# Snake I.D



## jpemery (Apr 28, 2011)

I found this snake just north of gladstone, i personally believe its an eastern brown snake because of the spots it had on its belly(cant see in the photo just have to trust me haha) A friend though said it could be taipan cause they can have yellow/orange spots on their belly as well. Just curious as to what people think.

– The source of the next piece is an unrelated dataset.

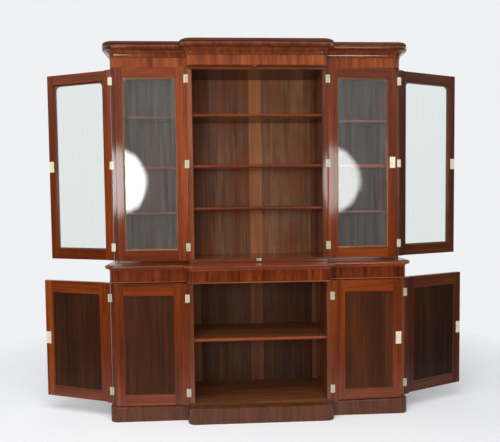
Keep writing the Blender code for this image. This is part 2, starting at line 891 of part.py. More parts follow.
def shelf_section(stage, bay, z):
    """A shelf's section in Y and Z, with a rounded front edge."""
    _, _, front = bay_limits(stage, bay)
    nose = front + SHELF_SET_BACK
    radius = SHELF_THICKNESS / 2
    points = [(UPPER_INNER_DEPTH - SEAT_GAP, z - radius)]
    for y, height in arc(0, 0, radius, radius, -1, 1, NOSE_STEPS):
        points.append((nose + radius - y, z + height))
    points.append((UPPER_INNER_DEPTH - SEAT_GAP, z + radius))
    return points


def housings(stage, bay, face, inward):
    """Grooves for a bay's shelves, cut into the board whose face is at X = face."""
    _, _, front = bay_limits(stage, bay)
    half = SHELF_THICKNESS / 2 + SEAT_GAP
    return [
        box(
            face - inward * OVERRUN,
            face + inward * HOUSING_DEPTH,
            front + SHELF_SET_BACK - SEAT_GAP,
            BACK_FACE + OVERRUN,
            z - half,
            z + half,
        )
        for z in shelf_heights(stage, bay)
    ]


# The pieces


def make_frames(mahogany, veneer):
    """The plinth, the two friezes and the moulded top of the base."""
    plinth = mesh_object("plinth", [swept(BASE, BACK_FACE, plinth_profile())], mahogany)
    join(plinth, [back_rail(BASE, 0, PLINTH_TOP - SEAT_GAP)], "back_rail")
    bearers = []
    middle = BASE_CENTRE_HALF_WIDTH - PARTITION_THICKNESS / 2
    for x in (-middle, 0, middle):
        bearers.append(
            box(
                x - BEARER_THICKNESS / 2,
                x + BEARER_THICKNESS / 2,
                BASE.wing_front - DOOR_DEPTH + PLINTH_WALL / 2 if x else BASE.centre_front - PLINTH_WALL,
                BACK_FACE - RAIL_THICKNESS / 2,
                0,
                PLINTH_TOP - 2 * SEAT_GAP,
            )
        )
    join(plinth, bearers, "bearers")

    frieze = mesh_object("base_frieze", [swept(BASE, BACK_FACE, base_frieze_profile())], veneer)
    join(frieze, [back_rail(BASE, BASE_FRIEZE_BOTTOM + SEAT_GAP, WAIST_BOTTOM - SEAT_GAP)], "back_rail")

    mesh_object("base_top", [stacked(BASE, BACK_FACE, waist_levels())], mahogany)
    cornice = mesh_object("cornice", [swept(UPPER, BACK_FACE, cornice_profile())], veneer)
    return SimpleNamespace(base_frieze=frieze, cornice=cornice)


def board_plan(stage):
    """The plan of a bottom or top board between the outer sides, stepped at the centre bay."""
    end = stage.half_width - SIDE_THICKNESS - SEAT_GAP
    step = stage.centre_half_width
    back = UPPER_INNER_DEPTH - SEAT_GAP
    return [
        (-end, back),
        (-end, stage.wing_front),
        (-step, stage.wing_front),
        (-step, stage.centre_front),
        (step, stage.centre_front),
        (step, stage.wing_front),
        (end, stage.wing_front),
        (end, back),
    ]


def make_back(stage, material):
    """A back of panels, with muntins standing proud of them towards the bays."""
    end = stage.half_width - SIDE_THICKNESS - SEAT_GAP
    front = UPPER_INNER_DEPTH
    recess = front + MUNTIN_THICKNESS
    half = MUNTIN_WIDTH / 2
    post = stage.centre_half_width - PARTITION_THICKNESS / 2
    plan = [(-end, BACK_FACE), (-end, front), (-end + half, front), (-end + half, recess)]
    for x in (-post, 0, post):
        plan += [(x - half, recess), (x - half, front), (x + half, front), (x + half, recess)]
    plan += [(end - half, recess), (end - half, front), (end, front), (end, BACK_FACE)]
    mesh_object(f"{stage.name}_back", [prism(plan, stage.bottom, stage.top)], material)


def make_upright(stage, side, bay, mahogany):
    """An outer side or a partition, with its shelf housings, hinge knuckles and lock mortise."""
    sign = SIDES[side]
    door = next(d for d in DOORS if d.stage is stage and d.side == side and d.bay == bay)
    if bay == "wing":
        outer = stage.half_width
        thickness = SIDE_THICKNESS
        front, back = stage.wing_front, BACK_FACE
        low, high = stage.bottom, stage.top
        name = f"{stage.name}_side_{side}"
        grooves = housings(stage, side, sign * (outer - thickness), sign)
    else:
        outer = stage.centre_half_width
        thickness = PARTITION_THICKNESS
        front, back = stage.centre_front, UPPER_INNER_DEPTH - SEAT_GAP
        low = stage.floor + SEAT_GAP
        high = stage.ceiling - SEAT_GAP
        name = f"{stage.name}_partition_{side}"
        grooves = housings(stage, "centre", sign * (outer - thickness), sign)
        grooves += housings(stage, side, sign * outer, -sign)
    xs = sorted((sign * (outer - thickness), sign * outer))
    board = mesh_object(name, [box(*xs, front, back, low, high)], mahogany)
    cut(board, grooves, "housings")
    if bay == "centre":
        wing = next(d for d in DOORS if d.stage is stage and d.side == side and d.bay == "wing")
        limits = bolt_limits(wing, SOCKET_CLEARANCE)
        _, y = pin_place(wing)
        strike = box(
            sign * (outer - STRIKE_DEPTH),
            sign * (outer + OVERRUN),
            y + limits.v0,
            y + limits.v1,
            limits.z0,
            limits.z1,
        )
        cut(board, [strike], "strike")
    posts, tabs = carcase_knuckles(door)
    join(board, tabs, "hinge_leaves")
    join(board, posts, "hinge_knuckles")


def make_carcase(stage, mahogany, pine):
    """The boards, uprights, back and shelves of a stage. Returns its bottom board."""
    plan = board_plan(stage)
    sill = mesh_object(f"{stage.name}_bottom_board", [prism(plan, stage.bottom, stage.floor)], mahogany)
    if stage is UPPER:
        mesh_object("upper_top_board", [prism(plan, stage.ceiling, stage.top)], mahogany)
    for side in SIDES:
        for bay in ("wing", "centre"):
            make_upright(stage, side, bay, mahogany)
    make_back(stage, pine)
    for bay in ("left", "centre", "right"):
        low, high, _ = bay_limits(stage, bay)
        reach = HOUSING_DEPTH - SEAT_GAP
        heights = shelf_heights(stage, bay)
        for number, z in enumerate(heights, start=1):
            name = f"{stage.name}_{bay}_shelf"
            if len(heights) > 1:
                name += f"_{number}"
            section = shelf_section(stage, bay, z)
            mesh_object(name, [prism(section, low - reach, high + reach, axis="x")], mahogany)
    return sill


def make_lock(door, name, hinge_axis, brass, steel):
    """A cut lock in the free stile and the bolt that slides in it."""
    edge = free_edge(door)
    u0 = edge - LOCK_WIDTH
    section = lock_section(door, 0)
    us = sorted(u for u, _ in towards(door, [(u0, 0), (edge - SEAT_GAP, 0)]))
    case = mesh_object(
        f"{name}_lock",
        [prism(section, *us, axis="x")],
        brass,
        origin=(0, 0, 0),
        parent=hinge_axis,
    )
    room = bolt_limits(door, SEAT_GAP)
    bolt = bolt_limits(door, 0)
    start = edge - BOLT_LENGTH
    limits = (room.v0, room.v1, room.z0, room.z1)
    cut(case, [door_box(door, start - SEAT_GAP, edge + OVERRUN, *limits)], "bolt_channel")
    face = door_faces()
    cut(case, [keyhole(door, face.front, face.back)], "keyhole")
    mesh_object(
        f"{name}_lock_bolt",
        [door_box(door, start, edge - 2 * SEAT_GAP, bolt.v0, bolt.v1, bolt.z0, bolt.z1)],
        steel,
        parent=hinge_axis,
    )


def make_door(door, materials):
    """A door built as if closed, then turned about its hinge pin to where it stands open."""
    name = door_name(door)
    x, y = pin_place(door)
    face = door_faces()
    edge = free_edge(door)
    stage = door.stage
    hinge_axis = bpy.data.objects.new(f"{name}_hinge_axis", None)
    bpy.context.scene.collection.objects.link(hinge_axis)
    hinge_axis.location = (x, y, 0)
    hinge_axis.rotation_euler = (0, 0, SIDES[door.side] * door.angle)

    frame = mesh_object(
        f"{name}_door_frame", [blank(door)], materials.mahogany, origin=(0, 0, 0), parent=hinge_axis
    )
    inside = face.back + OVERRUN
    outside = face.front - OVERRUN
    lip = face.front + LIP_THICKNESS
    room = opening(door, REBATE_WIDTH)
    if has_lock(door):
        cut(frame, [keyhole(door, outside, face.inner - LOCK_DEPTH / 2)], "keyhole")
    cut(frame, [through(door, opening_outline(door), outside, inside)], "opening")
    cut(frame, [door_box(door, room.u0, room.u1, lip, inside, room.z0, room.z1)], "rebate")

    filling, kind, material = (
        (GLASS_THICKNESS, "glass", materials.glass)
        if stage is UPPER
        else (PANEL_THICKNESS, "panel", materials.panel)
    )
    pane = door_box(
        door,
        room.u0 + SEAT_GAP,
        room.u1 - SEAT_GAP,
        lip + SEAT_GAP,
        lip + SEAT_GAP + filling,
        room.z0 + SEAT_GAP,
        room.z1 - SEAT_GAP,
    )
    mesh_object(f"{name}_{kind}", [pane], material, parent=hinge_axis)

    if has_lock(door):
        us = sorted(
            u
            for u, _ in towards(door, [(edge - LOCK_WIDTH - SEAT_GAP, 0), (edge + OVERRUN, 0)])
        )
        section = lock_section(door, SEAT_GAP)
        section = [(v + OVERRUN if v == face.inner else v, z) for v, z in section]
        cut(frame, [prism(section, *us, axis="x")], "lock_mortise")
        make_lock(door, name, hinge_axis, materials.brass, materials.steel)
    else:
        limits = bolt_limits(door, SOCKET_CLEARANCE)
        strike = door_box(
            door, edge - STRIKE_DEPTH, edge + OVERRUN, limits.v0, limits.v1, limits.z0, limits.z1
        )
        cut(frame, [strike], "strike")
    for end in rod_ends(door):
        channel, slot = rod_shells(door, end, SEAT_GAP, ROD_THROW)
        cut(frame, [channel], f"{end}_rod_channel")
        cut(frame, [slot], f"{end}_thumb_slot")
        rod, thumb = rod_shells(door, end, 0, 0)
        bolt = mesh_object(f"{name}_{end}_flush_bolt", [rod], materials.brass, parent=hinge_axis)
        join(bolt, [thumb], "thumb")

    tubes, tabs = door_knuckles(door)
    join(frame, tabs, "hinge_leaves")
    join(frame, tubes, "hinge_knuckles")


def cut_rod_sockets(frames):
    """Where the flush bolts shoot when the left centre doors are shut.

    The upper ends have sockets in what is above them. The foot has a keeper that stands out from the front
    edge of the upper stage's bottom board.
    """
    for door in DOORS:
        for end in rod_ends(door):
            x, y = pin_place(door)
            u, v = rod_spot(door)
            x -= SIDES[door.side] * u
            y += v
            half_width = ROD_WIDTH / 2 + SOCKET_CLEARANCE
            half_depth = ROD_THICKNESS / 2 + SOCKET_CLEARANCE
            hole = (x - half_width, x + half_width, y - half_depth, y + half_depth)
            if end == "top":
                piece, face = (
                    (frames.cornice, CORNICE_BOTTOM)
                    if door.stage is UPPER
                    else (frames.base_frieze, BASE_FRIEZE_BOTTOM)
                )
                depth = ROD_THROW - (face - door.stage.door_top) + SOCKET_CLEARANCE
                cut(piece, [box(*hole, face - OVERRUN, face + depth)], "bolt_socket")
            else:
                high = door.stage.door_bottom - KEEPER_DROP
                low = high - KEEPER_THICKNESS
                front = y - half_depth - KEEPER_THICKNESS
                back = door.stage.centre_front + KEEPER_THICKNESS
                reach = KEEPER_WIDTH / 2
                join(frames.sill, [box(x - reach, x + reach, front, back, low, high)], "keeper")
                cut(frames.sill, [box(*hole, low - KEEPER_THICKNESS, high + OVERRUN)], "keeper_hole")


def even_shading():
    """Weighted normals, so that flat faces beside the cuts and rounded edges look flat."""
    for obj in bpy.data.objects:
        if obj.type == "MESH" and obj.display_type != "WIRE":
            modifier = obj.modifiers.new("shading", "WEIGHTED_NORMAL")
            modifier.keep_sharp = True


def main():
    clear_scene()
    mahogany = principled("mahogany", (0.27, 0.075, 0.03), 0.32)
    veneer = principled("veneer", (0.33, 0.085, 0.025), 0.28)
    materials = SimpleNamespace(
        mahogany=mahogany,
        panel=principled("panel", (0.10, 0.03, 0.02), 0.38),
        glass=principled("glass", (0.9, 0.93, 0.92), 0.03, transmission=0.95),
        brass=principled("brass", (0.72, 0.58, 0.30), 0.35, metallic=1.0),
        steel=principled("bolt_steel", (0.45, 0.42, 0.38), 0.4, metallic=1.0),
    )
    pine = principled("back_boards", (0.20, 0.09, 0.045), 0.55)
    frames = make_frames(mahogany, veneer)
    make_carcase(BASE, mahogany, pine)
    frames.sill = make_carcase(UPPER, mahogany, pine)
    for door in DOORS:
        make_door(door, materials)
    cut_rod_sockets(frames)
    even_shading()


main()
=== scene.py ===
"""Looks of a breakfront library bookcase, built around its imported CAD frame.

Metres, in the frame of the CAD part. A door is built as if closed, in the frame of its hinge pin, with u from
the pin to the free edge and v to the back, and then turned to where it stands open. Each piece of wood has an
attribute named grain: where its points lay in the plank it was cut from, with the first axis along the grain.
Another one, tone, says how light that plank is.
"""

import json
import math
import random
from types import SimpleNamespace

import bmesh
import bpy
import numpy as np
from mathutils import Matrix, Vector


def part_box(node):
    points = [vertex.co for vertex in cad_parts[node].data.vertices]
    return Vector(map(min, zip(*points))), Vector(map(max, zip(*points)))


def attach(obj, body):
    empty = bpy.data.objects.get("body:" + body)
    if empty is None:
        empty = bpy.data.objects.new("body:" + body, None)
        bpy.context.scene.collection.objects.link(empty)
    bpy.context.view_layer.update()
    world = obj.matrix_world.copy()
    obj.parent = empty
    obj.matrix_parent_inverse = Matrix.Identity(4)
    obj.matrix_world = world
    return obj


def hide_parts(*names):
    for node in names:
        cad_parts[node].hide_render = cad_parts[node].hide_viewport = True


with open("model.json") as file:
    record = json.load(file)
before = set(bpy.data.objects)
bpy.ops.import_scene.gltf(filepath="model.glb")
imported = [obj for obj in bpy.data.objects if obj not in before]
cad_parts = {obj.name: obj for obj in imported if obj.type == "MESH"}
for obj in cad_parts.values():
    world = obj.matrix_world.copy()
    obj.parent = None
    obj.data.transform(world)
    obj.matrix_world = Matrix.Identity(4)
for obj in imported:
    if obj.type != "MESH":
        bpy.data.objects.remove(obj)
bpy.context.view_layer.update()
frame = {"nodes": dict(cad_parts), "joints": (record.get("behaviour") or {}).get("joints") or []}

# Camera, fitted to the photograph
CAMERA_PLACE = (-0.2037, -3.0724, 1.3728)
CAMERA_YAW = math.radians(-2.77)
CAMERA_PITCH = math.radians(-2.57)
CAMERA_ROLL = -0.0112
CAMERA_LENS_MM = 35.13
CAMERA_SENSOR_MM = 36.0

# Fits, as in the CAD part
SEAT_GAP = 0.0003
DOOR_GAP = 0.001
PIN_OFFSET = 0.0045

# Boards, as in the CAD part
SIDE_THICKNESS = 0.024
PARTITION_THICKNESS = 0.032
SHELF_SET_BACK = 0.018
MUNTIN_WIDTH = 0.088
MUNTIN_THICKNESS = 0.004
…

Its a nice looking snake either way, oh and i found it with a rather large eastern brown as well.


----------



## jpemery (Apr 28, 2011)

i thought it was a taipan to begin with cause of the head and colour but yeaah


----------



## Tassie97 (Apr 28, 2011)

I vote taipan but can't see the pics very well on my iPod touch


----------



## Eddie2257 (Apr 28, 2011)

yer id go with the coastal tai just something about the head dosent say EB.


----------



## jase75 (Apr 28, 2011)

It's not a Taipan, it's a EB.


----------



## Danish (Apr 28, 2011)

Eastern Brown


----------



## cement (Apr 28, 2011)

EB


----------



## dossy (Apr 28, 2011)

its looking redish brown, i didnt know tais or eb came in "red" ?? ither way its a lovly snake and wouldnt mind having it


----------



## snakelady-viper (Apr 28, 2011)

EB


----------



## eipper (Apr 30, 2011)

Eastern Brown Pseudonaja textilis...they look nothing like taipans


----------



## [email protected] (Apr 30, 2011)

........like that eb that was mistaken for a coastal tai few years ago in the gold coast Bulletin along with several other snakes .....such a great poster to show people how easy it can be for people to be mistaken........classic....... either way if you think its dangerous then it most probably is.........great pic its always a pleasure seeing them in the wild....


----------



## Jewyy95 (May 16, 2011)

I thought Taipan straight up , looking at the head.


----------



## CamdeJong (May 16, 2011)

Very obvious Pseudonaja textilis, even the remnants of the red and black nape stripes of a juvenile are still visible. Minimal light colouration around the jaw, auburn eyes, head shape...EB.

dossy...both EBs and Coastal Taipans come in red, very common with Taipans, I've got photos of an EB I caught in Childers more red than the soil that the area is known for.


----------